Quel retour d'expérience peut-on faire de cette séquence ? Tout d'abord, le comité national de crise a pris des décisions qui se sont révélées, rétrospectivement, insuffisantes, au regard des mesures qu'il aurait fallu prendre dès la veille au soir ou le lendemain très tôt. On n'aurait sans doute pas pu éviter la plupart des destructions, mais l'enjeu était de ne pas mettre en péril la sécurité des personnes. Il y a eu clairement une mauvaise évaluation du service météorologique, dont le responsable a d'ailleurs été muté le jour même, lors d'une déclaration en direct du premier ministre mauricien, qui l'a accusé d'avoir induit en erreur le comité national de crise.
Par ailleurs, il y a eu un facteur aggravant, avec une marée haute au moment du cyclone et une haute pression qui a conduit à une élévation du niveau de la mer, aggravée par les vents. Des vagues se sont projetées à l'intérieur des terres, sur les côtes de Port-Louis, ainsi que sur nombre de plages du nord de l'île.

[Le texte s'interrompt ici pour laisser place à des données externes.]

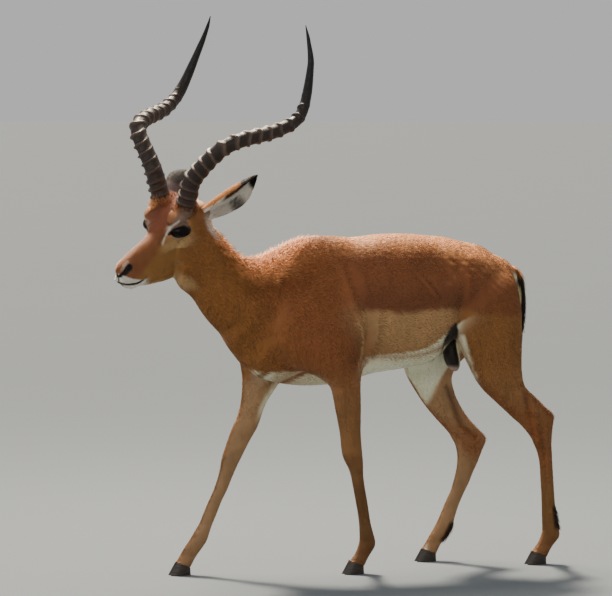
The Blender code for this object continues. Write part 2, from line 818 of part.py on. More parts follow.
def loose_parts(thing):
    """Split an object into one object for each separate piece."""
    mesh = bmesh.new()
    mesh.from_mesh(thing.data)
    bmesh.ops.remove_doubles(mesh, verts=mesh.verts, dist=0.00001)
    mesh.verts.ensure_lookup_table()
    seen = set()
    pieces = []
    for vertex in mesh.verts:
        if vertex in seen:
            continue
        island = {vertex}
        edge_of_search = [vertex]
        while edge_of_search:
            here = edge_of_search.pop()
            for edge in here.link_edges:
                other = edge.other_vert(here)
                if other not in island:
                    island.add(other)
                    edge_of_search.append(other)
        seen |= island
        pieces.append(island)
    things = []
    for island in pieces:
        copy = bmesh.new()
        made = {}
        for vertex in island:
            made[vertex] = copy.verts.new(vertex.co)
        for face in {face for vertex in island for face in vertex.link_faces}:
            copy.faces.new([made[vertex] for vertex in face.verts])
        bmesh.ops.recalc_face_normals(copy, faces=copy.faces)
        data = bpy.data.meshes.new("piece")
        copy.to_mesh(data)
        copy.free()
        things.append(bpy.data.objects.new("piece", data))
    mesh.free()
    bpy.data.objects.remove(thing)
    return things


def stand_on_origin(things):
    """Move the animal so the middle of its box stands over the origin, soles at zero."""
    corners = [vertex.co for thing in things for vertex in thing.data.vertices]
    low = Vector([min(point[k] for point in corners) for k in range(3)])
    high = Vector([max(point[k] for point in corners) for k in range(3)])
    shift = -Vector(((low.x + high.x) / 2, (low.y + high.y) / 2, low.z))
    for thing in things:
        for vertex in thing.data.vertices:
            vertex.co += shift


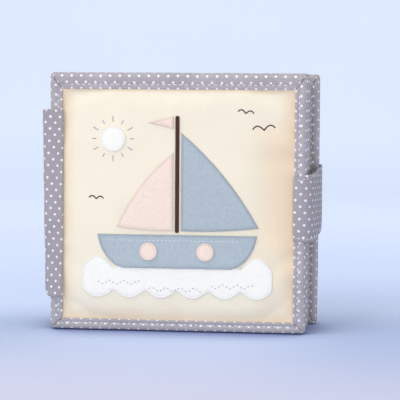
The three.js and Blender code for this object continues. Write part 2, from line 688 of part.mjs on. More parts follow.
// side is -1 for the lower row of teeth, which reach up, and 1 for the upper row.
function zipRowGeometry(side) {
  const tapeHalf = ZIP_HALF + ZIP_PITCH + STOP_LENGTH + TAPE_END;
  const tape = new THREE.BoxGeometry(2 * tapeHalf, TAPE_WIDTH, TAPE_THICK);
  tape.translate(0, -TAPE_FROM_MIDDLE - TAPE_WIDTH / 2, TAPE_RAISE + TAPE_THICK / 2);
  let row = toSolid(tape);
  const tooth = extruded(toothShape(), TOOTH_THICK);
  const count = side < 0 ? ZIP_TEETH : ZIP_TEETH - 1;
  const first = (-(count - 1) * ZIP_PITCH) / 2;
  for (let i = 0; i < count; i += 1) {
    row = row.add(toSolid(tooth.clone().translate(first + i * ZIP_PITCH, 0, TOOTH_RAISE)));
  }
  const stop = new THREE.BoxGeometry(STOP_LENGTH, TOOTH_ROOT - PIVOT_CLEAR, TOOTH_THICK);
  [-1, 1].forEach((end) => {
    row = row.add(toSolid(stop.clone().translate(
      end * (ZIP_HALF + ZIP_PITCH + STOP_LENGTH / 2),
      -(TOOTH_ROOT + PIVOT_CLEAR) / 2,
      TOOTH_RAISE + TOOTH_THICK / 2,
    )));
  });
  const geometry = fromSolid(row);
  return side < 0 ? geometry : geometry.scale(-1, -1, 1);
}

const SLIDER_FACE = TOOTH_RAISE + TOOTH_THICK + SLIDER_CLEAR;
const SLIDER_HALF = TOOTH_ROOT + SLIDER_CLEAR + SLIDER_FLANGE;

function sliderGeometry() {
  const half = SLIDER_HALF;
  const length = SLIDER_LENGTH / 2;
  const outline = new THREE.Shape();
  outline.moveTo(-length, -half + SLIDER_CORNER);
  outline.quadraticCurveTo(-length, -half, -length + SLIDER_CORNER, -half);
  outline.lineTo(length - SLIDER_NOSE / 2, -half);
  outline.quadraticCurveTo(length, -half, length, 0);
  outline.quadraticCurveTo(length, half, length - SLIDER_NOSE / 2, half);
  outline.lineTo(-length + SLIDER_CORNER, half);
  outline.quadraticCurveTo(-length, half, -length, half - SLIDER_CORNER);
  let solid = toSolid(extruded(outline, SLIDER_PLATE, 5).translate(0, 0, SLIDER_FACE));
  const flangeLow = TAPE_RAISE + TAPE_THICK + SLIDER_CLEAR;
  const flangeHigh = SLIDER_FACE + SLIDER_PLATE / 2;
  const flangeLength = SLIDER_LENGTH - SLIDER_NOSE;
  const box = (x, y, z, sx, sy, sz) => toSolid(new THREE.BoxGeometry(sx, sy, sz).translate(x, y, z));
  [-1, 1].forEach((side) => {
    const flangeMiddle = side * (half - (SLIDER_FLANGE + FLANGE_SET_IN) / 2);
    solid = solid.add(box(-length + SLIDER_CORNER + flangeLength / 2, flangeMiddle,
      (flangeLow + flangeHigh) / 2, flangeLength, SLIDER_FLANGE - FLANGE_SET_IN, flangeHigh - flangeLow));
  });
  const plateTop = SLIDER_FACE + SLIDER_PLATE;
  const beamLow = plateTop + 2 * SLIDER_CLEAR + PULL_THICK;
  [-1, 1].forEach((end) => {
    solid = solid.add(box(end * (BRIDGE_SPAN - BRIDGE_POST) / 2, 0, (plateTop + beamLow) / 2,
      BRIDGE_POST, BRIDGE_WIDTH, beamLow - plateTop + 2 * BRIDGE_SINK));
  });
  solid = solid.add(box(0, 0, beamLow + BRIDGE_BEAM / 2, BRIDGE_SPAN, BRIDGE_WIDTH, BRIDGE_BEAM));
  return fromSolid(solid);
}

function pullGeometry() {
  const start = BRIDGE_SPAN / 2 - BRIDGE_POST - SLIDER_CLEAR - PULL_BAR;
  const half = PULL_WIDTH / 2;
  const shape = roundedBox(start, -half, start + PULL_LENGTH, half, PULL_CORNER);
  const eye = new THREE.Path();
  const inner = half - PULL_BAR;
  eye.moveTo(start + PULL_BAR, -inner);
  eye.lineTo(start + PULL_BAR, inner);
  eye.lineTo(start + PULL_BAR + PULL_EYE, inner);
  eye.lineTo(start + PULL_BAR + PULL_EYE, -inner);
  shape.holes.push(eye);
  return extruded(shape, PULL_THICK, 4).translate(0, 0, SLIDER_FACE + SLIDER_PLATE + SLIDER_CLEAR);
}

function addZipPocket(page) {
  const zip = new THREE.Group();
  zip.position.set(0, ZIP_HEIGHT, PAGE_FACE);
  page.add(zip);
  const edge = TOOTH_ROOT + POCKET_TO_TEETH;
  const half = POCKET_WIDTH / 2;
  const pocket = roundedBox(-half, POCKET_LOW - ZIP_HEIGHT, half, -edge, POCKET_CORNER);
  addPiece(zip, 'pocket_panel', extruded(pocket, PANEL_SKIN, 3), BLUE_CLOTH, [0, 0, CLOTH_GAP]);
  const facing = roundedBox(-half, edge, half, edge + FACING_HEIGHT, FACING_CORNER);
  addPiece(zip, 'zip_facing', extruded(facing, PANEL_SKIN, 3), BLUE_CLOTH, [0, 0, CLOTH_GAP]);
  addPiece(zip, 'zip_row_lower', zipRowGeometry(-1), ZIP_TAPE);
  addPiece(zip, 'zip_row_upper', zipRowGeometry(1), ZIP_TAPE);
  const start = -ZIP_HALF - ZIP_PITCH / 2 + SLIDER_LENGTH / 2;
  addPiece(zip, 'zip_slider', sliderGeometry(), ZIP_PLASTIC, [start, 0, 0]);
  addPiece(zip, 'zip_pull', pullGeometry(), ZIP_PLASTIC, [start, 0, 0]);
}

// Flower page

function flowerShape() {
  const points = [];
  const steps = PETALS * PETAL_STEPS;
  for (let i = 0; i < steps; i += 1) {
    const angle = (i / steps) * 2 * Math.PI;
    const swell = Math.abs(Math.sin((PETALS * angle) / 2)) ** PETAL_FULLNESS;
    const radius = FLOWER_RADIUS + PETAL_DEPTH * (2 * swell - 1);
    points.push([radius * Math.cos(angle), radius * Math.sin(angle)]);
  }
  return pivoted(polygon(points));
}

function foliageShape() {
  const shape = new THREE.Shape();
  shape.moveTo(0, 0);
  shape.quadraticCurveTo(FOLIAGE_LENGTH * FOLIAGE_BELLY, -FOLIAGE_WIDTH, FOLIAGE_LENGTH, 0);
  shape.quadraticCurveTo(FOLIAGE_LENGTH * FOLIAGE_BELLY, FOLIAGE_WIDTH, 0, 0);
  return shape;
}

function addFlower(page) {
  const layer = (count) => PAGE_FACE + CLOTH_GAP + count * (FELT + CLOTH_GAP);
  const stem = roundedBox(-STEM_WIDTH / 2, STEM_LOW, STEM_WIDTH / 2, FLOWER_HEIGHT + STEM_WIDTH, STEM_CORNER);
  addPiece(page, 'flower_stem', extruded(stem, FELT, 4), GREEN_FELT, [0, 0, layer(0)]);
  [1, -1].forEach((side, i) => {
    const name = side > 0 ? 'flower_leaf_right' : 'flower_leaf_left';
    const at = [side * (STEM_WIDTH / 2 + CLOTH_GAP), FOLIAGE_HEIGHTS[i], layer(0)];
    const foliage = addPiece(page, name, extruded(foliageShape(), FELT), GREEN_FELT, at);
    foliage.rotation.z = side > 0 ? FOLIAGE_TILT : Math.PI - FOLIAGE_TILT;
  });
  addPiece(page, 'flower', extruded(flowerShape(), FELT, 8), PINK_FELT, [0, FLOWER_HEIGHT, layer(1)]);
  addPiece(page, 'flower_button', buttonGeometry(FELT + CLOTH_GAP), BUTTON_PLASTIC,
    [0, FLOWER_HEIGHT, layer(1)]);
}

// Bead page

const BEAD_MIDDLE = PAGE_FACE + BEAD_RAISE + BEAD_THICK / 2;

function beadGeometry() {
  const half = BEAD_THICK / 2;
  const profile = [
    [0, -half],
    [BEAD_RADIUS - BEAD_BEVEL, -half],
    [BEAD_RADIUS, -half + BEAD_BEVEL],
    [BEAD_RADIUS, half - BEAD_BEVEL],
    [BEAD_RADIUS - BEAD_BEVEL, half],
    [0, half],
  ].map(([r, z]) => new THREE.Vector2(r, z));
  const turned = toSolid(new THREE.LatheGeometry(profile, 24).rotateX(Math.PI / 2));
  const slot = new THREE.BoxGeometry(
    4 * BEAD_RADIUS,
    RIBBON_WIDTH + 2 * RIBBON_CLEAR,
    RIBBON_THICK + 2 * RIBBON_CLEAR,
  );
  return fromSolid(turned.subtract(toSolid(slot)));
}

function ribbonGeometry() {
  const flat = BEAD_TRAVEL / 2 + BEAD_RADIUS + RIBBON_CLEAR;
  const sewn = PAGE_FACE + CLOTH_GAP + RIBBON_THICK / 2;
  const route = [
    [-flat - RIBBON_RISE - RIBBON_SEWN, sewn],
    [-flat - RIBBON_RISE, sewn],
    [-flat, BEAD_MIDDLE],
    [flat, BEAD_MIDDLE],
    [flat + RIBBON_RISE, sewn],
    [flat + RIBBON_RISE + RIBBON_SEWN, sewn],
  ];
  const half = RIBBON_THICK / 2;
  const outline = [
    ...route.map(([x, z]) => [x, z + half]),
    ...route.map(([x, z]) => [x, z - half]).reverse(),
  ];
  return extruded(polygon(outline), RIBBON_WIDTH).translate(0, 0, -RIBBON_WIDTH / 2).rotateX(Math.PI / 2);
}

function archShape(outer) {
  const shape = new THREE.Shape();
  const inner = outer - ARCH_BAND;
  shape.absarc(0, 0, outer, 0, Math.PI);
  shape.absarc(0, 0, inner, Math.PI, 0, true);
  return shape;
}

function addBeads(page) {
  BEAD_ROWS.forEach((height, i) => {
    addPiece(page, `bead_ribbon_${i + 1}`, ribbonGeometry(), DOTTED_CLOTH, [0, height, 0]);
    addPiece(page, `bead_${i + 1}`, beadGeometry(), BEECH, [-BEAD_TRAVEL / 2, height, BEAD_MIDDLE]);
  });
  const finishes = [BLUE_FELT, PINK_FELT, WHITE_FELT];
  for (let i = 0; i < ARCH_COUNT; i += 1) {
    const outer = ARCH_RADIUS - i * (ARCH_BAND + CLOTH_GAP);
    addPiece(page, `felt_arch_${i + 1}`, extruded(archShape(outer), FELT, 14), finishes[i % finishes.length],
      [0, ARCH_FOOT, PAGE_FACE + CLOTH_GAP]);
  }
}

// The book

const book = new THREE.Group();
const front = makeLeaf(book, -1);
const middle = makeLeaf(book, 0);
const back = makeLeaf(book, 1);
dressLeaf(front, 'front', 'front_cover_panel', 'page_2_panel',
  COVER_CROWN, PAGE_CROWN, CREAM_CLOTH, BLUE_CLOTH);
dressLeaf(middle, 'middle', 'page_3_panel', 'page_4_panel',
  PAGE_CROWN, PAGE_CROWN, CREAM_CLOTH, CREAM_CLOTH);
dressLeaf(back, 'back', 'page_5_panel', 'back_cover_panel',
  PAGE_CROWN, COVER_CROWN, PINK_CLOTH, CREAM_CLOTH);
addSpine(front, middle, back);
addClosure(book, back.back);
addBoat(front.front);
addClock(front.back);
addZipPocket(middle.front);
addFlower(middle.back);
addBeads(back.front);

const box = new THREE.Box3().setFromObject(book);
const centre = box.getCenter(new THREE.Vector3());
book.position.set(-centre.x, -centre.y, 0);

export default book;
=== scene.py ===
import math

import bmesh
import bpy
import numpy as np
from mathutils import Matrix, Vector, noise
from mathutils.bvhtree import BVHTree
from mathutils.geometry import delaunay_2d_cdt


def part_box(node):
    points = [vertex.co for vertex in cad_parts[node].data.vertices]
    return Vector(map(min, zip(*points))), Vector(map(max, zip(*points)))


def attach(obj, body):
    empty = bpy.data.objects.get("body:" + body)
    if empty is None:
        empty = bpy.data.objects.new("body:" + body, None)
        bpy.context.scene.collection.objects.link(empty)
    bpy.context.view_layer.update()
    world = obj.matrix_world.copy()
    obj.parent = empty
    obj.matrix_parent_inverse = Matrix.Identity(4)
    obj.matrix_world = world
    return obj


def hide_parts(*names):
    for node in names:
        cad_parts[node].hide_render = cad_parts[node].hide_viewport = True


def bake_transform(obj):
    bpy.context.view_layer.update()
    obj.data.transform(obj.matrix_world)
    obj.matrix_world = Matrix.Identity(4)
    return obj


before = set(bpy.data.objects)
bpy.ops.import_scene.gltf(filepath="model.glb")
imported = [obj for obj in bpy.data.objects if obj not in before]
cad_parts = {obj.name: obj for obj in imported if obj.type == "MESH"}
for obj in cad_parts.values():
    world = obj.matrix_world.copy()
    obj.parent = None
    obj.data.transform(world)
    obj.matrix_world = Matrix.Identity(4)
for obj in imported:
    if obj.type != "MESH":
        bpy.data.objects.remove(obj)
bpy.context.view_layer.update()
MM = 0.001


def add_object(name, data):
    made = bpy.data.objects.new(name, data)
    bpy.context.scene.collection.objects.link(made)
    return made


# Camera: it stands a little right of the book's middle and looks slightly left and down

CAMERA_AT = (0.0809, -0.8474, 0.1856)
CAMERA_YAW, CAMERA_PITCH, CAMERA_ROLL = (math.radians(angle) for angle in (-4.31, 3.17, 0.41))
CAMERA_SENSOR, CAMERA_LENS = 36, 96.7
CAMERA_SHIFT = (-0.0163, -0.1185)


def place_camera():
    level = math.cos(CAMERA_PITCH)
    ahead = Vector((math.sin(CAMERA_YAW) * level, math.cos(CAMERA_YAW) * level, -math.sin(CAMERA_PITCH)))
    right = Vector((math.cos(CAMERA_YAW), -math.sin(CAMERA_YAW), 0))
    right = Matrix.Rotation(-CAMERA_ROLL, 3, ahead) @ right
    data = bpy.data.cameras.new("camera")
    data.sensor_width, data.lens = CAMERA_SENSOR, CAMERA_LENS
    data.shift_x, data.shift_y = CAMERA_SHIFT
    camera = add_object("camera", data)
    turned = Matrix((right, right.cross(ahead), -ahead)).transposed().to_4x4()
    camera.matrix_world = Matrix.Translation(CAMERA_AT) @ turned
    bpy.context.scene.camera = camera


place_camera()

# Sizes, in metres, from the frame

LEAVES = ("front", "middle", "back")
LEAF_BOX = {leaf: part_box(f"{leaf}_binding") for leaf in LEAVES}
LEAF_MIDDLE = {leaf: (low + high) / 2 for leaf, (low, high) in LEAF_BOX.items()}
FRONT_LOW, FRONT_TOP = LEAF_BOX["front"]
LEAF_HALF, LEAF_HIGH = (FRONT_TOP.x - FRONT_LOW.x) / 2, FRONT_TOP.z
BINDING_HALF = (FRONT_TOP.y - FRONT_LOW.y) / 2
SIDE_WIDTH, TOP_WIDTH, FOOT_WIDTH = 10 * MM, 11.7 * MM, 9 * MM
PAD_INSET, PAD_EDGE = 2.6 * MM, 4.5 * MM
CROWN_RUN = 16 * MM
FELT = 1.1 * MM
STITCH_PITCH, TOPSTITCH_PITCH = 4.4 * MM, 2.4 * MM

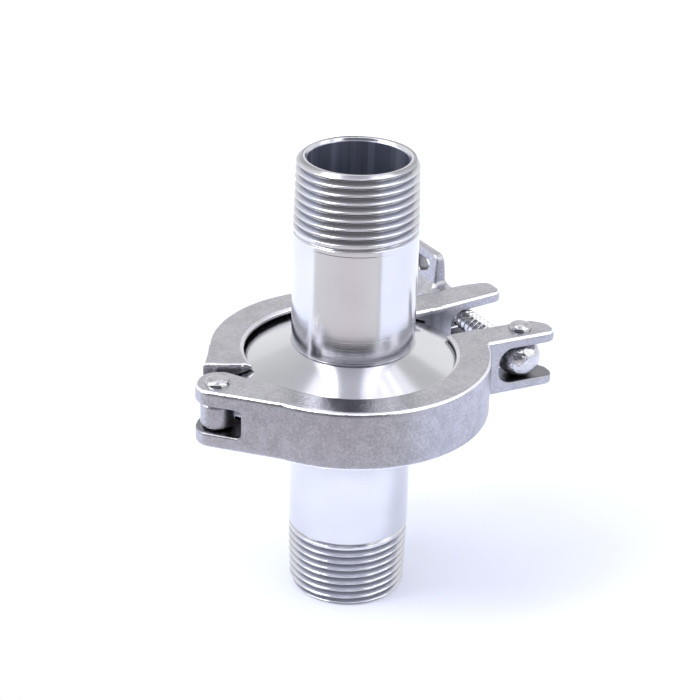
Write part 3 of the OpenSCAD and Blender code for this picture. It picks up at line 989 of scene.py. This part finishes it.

Le troisième point a trait plus généralement à la prévention des risques de catastrophes. Le constat est que les règles d'urbanisme sont insuffisamment contraignantes. On a assisté ces dernières années à la multiplication de bâtiments construits en zone inondable.
Enfin, on constate aussi que les travaux qui devaient être menés depuis la dernière catastrophe, notamment pour multiplier les drains destinés à faciliter l'évacuation et l'écoulement des eaux dans la ville ont pris du retard dans leur réalisation et n'ont pas été menés à leur terme.
En revanche, j'insiste sur le fait que le dispositif de gestion post-crise a très bien fonctionné, lorsqu'il s'est agi de restaurer l'électricité et de dégager les nombreuses routes. Les traces de destruction avaient quasiment disparu du paysage dans les 48 heures qui ont suivi l'événement.
La prévision des trajectoires cycloniques est toujours un exercice difficile, mais le service de météorologie mauricien n'a pas été très performant. Certes, le cyclone n'est pas passé sur Maurice, mais sa puissance, exceptionnelle, a produit des effets à des centaines de kilomètres aux alentours de l'œil du cyclone – donc jusqu'à Maurice. Cet aspect aurait dû être davantage anticipé.
Aujourd'hui, la vie a largement repris son cours, mais cet épisode a eu des conséquences dès la semaine suivante, une nouvelle tempête tropicale menaçant de survoler Maurice. Le comité de crise NEOC a alors décrété une alerte de stade 2, au nom du principe de précaution. La conséquence a été un confinement de la population pendant 24 heures, et une nouvelle polémique a surgi sur le caractère cette fois-ci trop prudent des consignes de vigilance émises.